La principale initiative de M. Sanchez dans le débat a été de souligner la répression de son gouvernement contre les manifestations en Catalogne et de faire écho aux appels néo-fascistes visant à réprimer le gouvernement régional catalan élu. En Catalogne, il a proposé de reprendre les écoles pour «enseigner les valeurs civiques», de «modifier la loi générale audiovisuelle» et de faire fonctionner la télévision catalane depuis Madrid, faisant écho aux appels néo-fascistes visant à mettre fin à la télévision en langue catalane, et d'interdire les référendums comme celui de 2017.

La réponse d'Iglesias à Abascal et Casado fut impuissante et réactionnaire. D'une part, il s'est fait passer pour un critique du nationalisme espagnol en déclarant: «L'Espagne est une nation de nations... L'Espagne est un pays plurinational, juste en le disant que ça ne fait rien.» Cependant, en accord avec le national-populisme réactionnaire de son parti, Iglesias a insisté sur le fait qu'il est plus nationaliste espagnol qu'Abascal: «M. Abascal, vous n'allez pas me donner de leçons de comment être espagnol.»

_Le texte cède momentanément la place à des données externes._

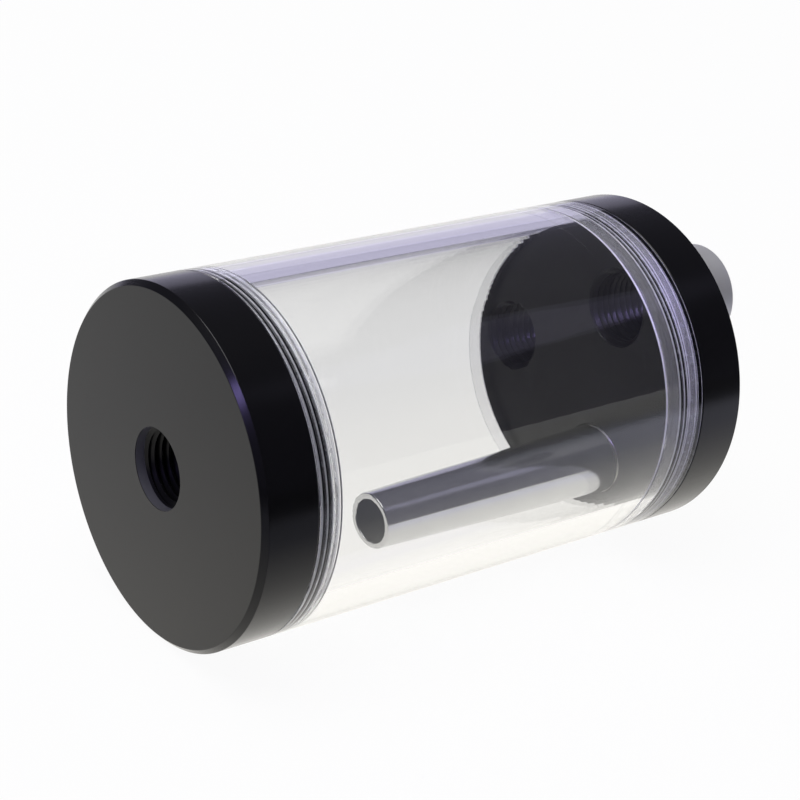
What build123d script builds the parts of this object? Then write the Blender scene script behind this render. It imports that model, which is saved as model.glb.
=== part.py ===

En fait, l'octroi de droits démocratiques et linguistiques fondamentaux aux minorités nationales comme les Basques et les Catalans était un élément essentiel du passage du régime fasciste au régime parlementaire. L'autonomie des autorités régionales était un élément clé de la constitution bourgeoise adoptée en 1978. La montée en puissance de Vox et la décision de toute l'élite dirigeante de mettre en place des gouvernements catalans non élus imposant l'usage de l'espagnol castillan est liée à la répudiation par la bourgeoisie de ce règlement, et à son tour à une austérité profonde et un autoritarisme fascisant.
La perspective esquissée par Iglesias pour une défense nationaliste espagnole des minorités linguistiques menée par le PSOE est en faillite et réactionnaire. La voie à suivre est une lutte pour faire évoluer le mouvement international en développement de la classe ouvrière et de la jeunesse vers une défense des droits démocratiques et une lutte révolutionnaire pour le socialisme et les États unis socialistes d'Europe.